Select, from the data, each line where "Blender" occurs.

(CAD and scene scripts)
* * * *

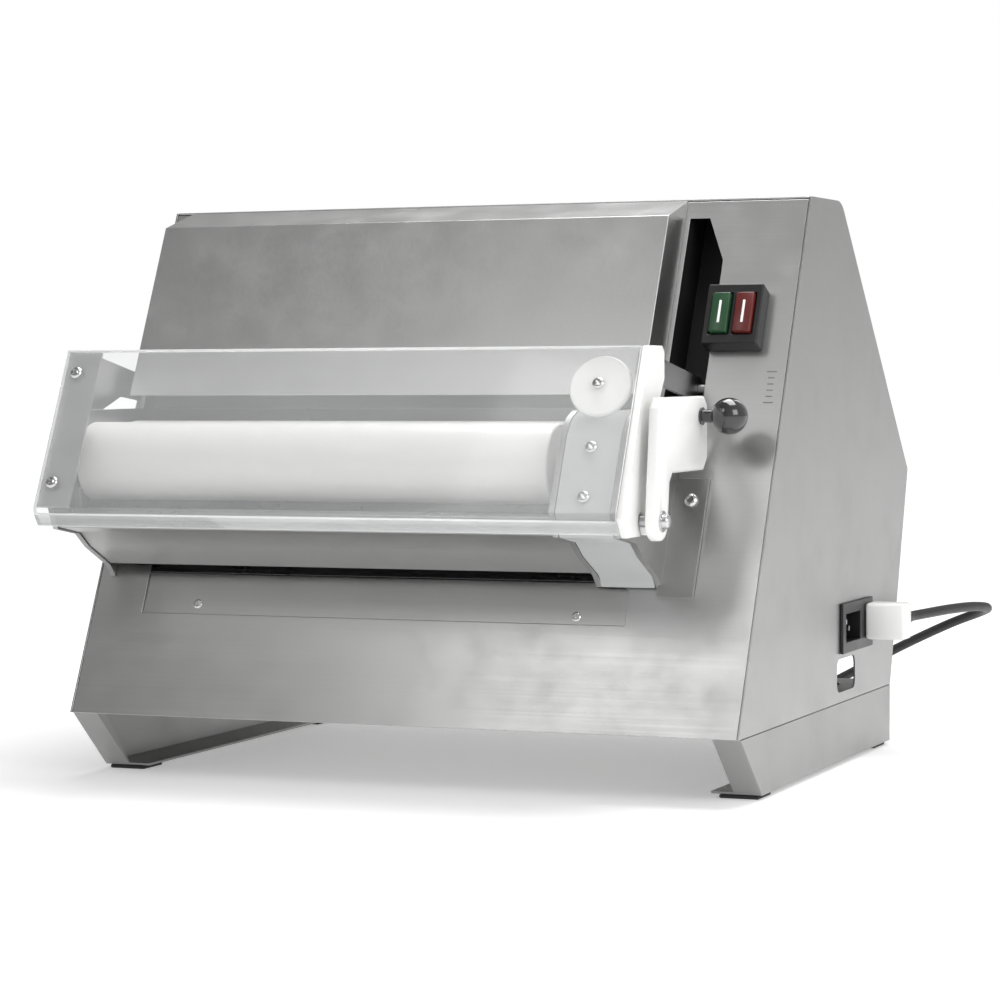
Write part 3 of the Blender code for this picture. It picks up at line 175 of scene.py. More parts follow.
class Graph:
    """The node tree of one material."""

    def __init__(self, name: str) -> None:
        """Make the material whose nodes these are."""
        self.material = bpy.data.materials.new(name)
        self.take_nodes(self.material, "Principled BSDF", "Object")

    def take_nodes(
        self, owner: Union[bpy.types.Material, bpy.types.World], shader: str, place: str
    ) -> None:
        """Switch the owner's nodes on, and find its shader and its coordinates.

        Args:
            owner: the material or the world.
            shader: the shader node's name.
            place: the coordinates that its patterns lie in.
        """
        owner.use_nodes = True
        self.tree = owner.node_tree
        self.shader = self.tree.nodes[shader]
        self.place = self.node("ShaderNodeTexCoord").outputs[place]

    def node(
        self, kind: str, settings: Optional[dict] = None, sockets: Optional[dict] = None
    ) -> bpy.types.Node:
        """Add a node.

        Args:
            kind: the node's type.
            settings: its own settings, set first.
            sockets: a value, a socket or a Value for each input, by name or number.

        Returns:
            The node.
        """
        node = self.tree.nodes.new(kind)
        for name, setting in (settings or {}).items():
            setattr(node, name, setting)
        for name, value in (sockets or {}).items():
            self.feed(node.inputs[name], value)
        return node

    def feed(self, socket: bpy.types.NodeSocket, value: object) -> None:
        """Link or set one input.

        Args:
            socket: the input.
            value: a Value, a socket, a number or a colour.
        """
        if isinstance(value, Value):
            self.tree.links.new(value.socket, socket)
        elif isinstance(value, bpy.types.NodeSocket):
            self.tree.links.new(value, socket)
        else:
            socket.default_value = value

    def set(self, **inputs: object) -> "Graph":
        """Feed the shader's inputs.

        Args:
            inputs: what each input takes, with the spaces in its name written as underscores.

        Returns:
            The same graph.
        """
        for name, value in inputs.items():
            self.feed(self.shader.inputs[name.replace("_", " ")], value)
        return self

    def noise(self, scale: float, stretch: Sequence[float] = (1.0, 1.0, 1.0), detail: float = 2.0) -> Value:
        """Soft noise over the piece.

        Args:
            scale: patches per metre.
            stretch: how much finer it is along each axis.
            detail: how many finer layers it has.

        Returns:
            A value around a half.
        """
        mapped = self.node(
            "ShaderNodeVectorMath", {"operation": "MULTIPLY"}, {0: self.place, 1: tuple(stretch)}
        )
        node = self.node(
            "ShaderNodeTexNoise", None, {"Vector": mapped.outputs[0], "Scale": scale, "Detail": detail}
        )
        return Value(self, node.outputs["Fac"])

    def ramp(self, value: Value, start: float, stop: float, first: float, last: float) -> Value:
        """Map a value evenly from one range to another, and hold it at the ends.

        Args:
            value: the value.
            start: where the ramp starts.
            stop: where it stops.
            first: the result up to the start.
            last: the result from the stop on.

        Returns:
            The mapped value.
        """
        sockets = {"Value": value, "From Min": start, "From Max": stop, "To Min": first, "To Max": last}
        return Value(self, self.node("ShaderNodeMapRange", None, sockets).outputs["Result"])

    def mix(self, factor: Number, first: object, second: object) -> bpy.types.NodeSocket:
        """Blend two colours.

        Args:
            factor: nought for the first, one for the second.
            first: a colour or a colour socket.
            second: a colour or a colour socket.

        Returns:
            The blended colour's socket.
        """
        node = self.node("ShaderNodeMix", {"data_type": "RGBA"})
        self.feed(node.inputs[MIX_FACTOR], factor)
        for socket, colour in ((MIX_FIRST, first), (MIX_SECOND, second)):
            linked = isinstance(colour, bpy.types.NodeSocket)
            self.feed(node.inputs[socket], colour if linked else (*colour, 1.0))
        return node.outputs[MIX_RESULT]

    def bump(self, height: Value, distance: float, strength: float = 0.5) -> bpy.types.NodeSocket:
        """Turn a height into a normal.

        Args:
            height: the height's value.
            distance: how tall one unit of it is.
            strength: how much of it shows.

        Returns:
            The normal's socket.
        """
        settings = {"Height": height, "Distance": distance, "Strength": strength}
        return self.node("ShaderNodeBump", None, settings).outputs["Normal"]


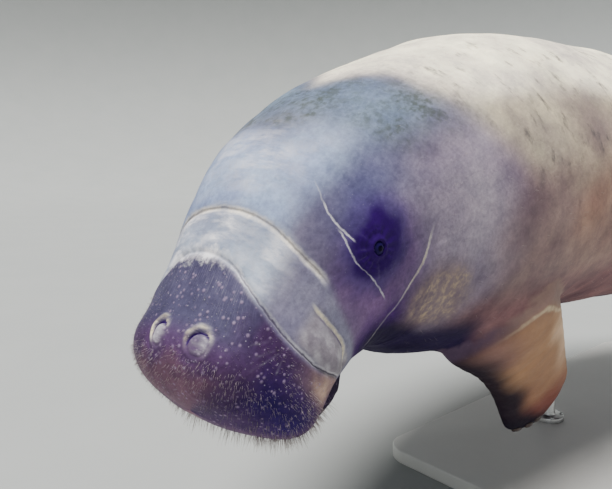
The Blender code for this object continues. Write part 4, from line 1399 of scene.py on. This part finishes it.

* * * *

ANSWER FOR THE TASK =
Write part 3 of the Blender code for this picture. It picks up at line 175 of scene.py. More parts follow.
The Blender code for this object continues. Write part 4, from line 1399 of scene.py on. This part finishes it.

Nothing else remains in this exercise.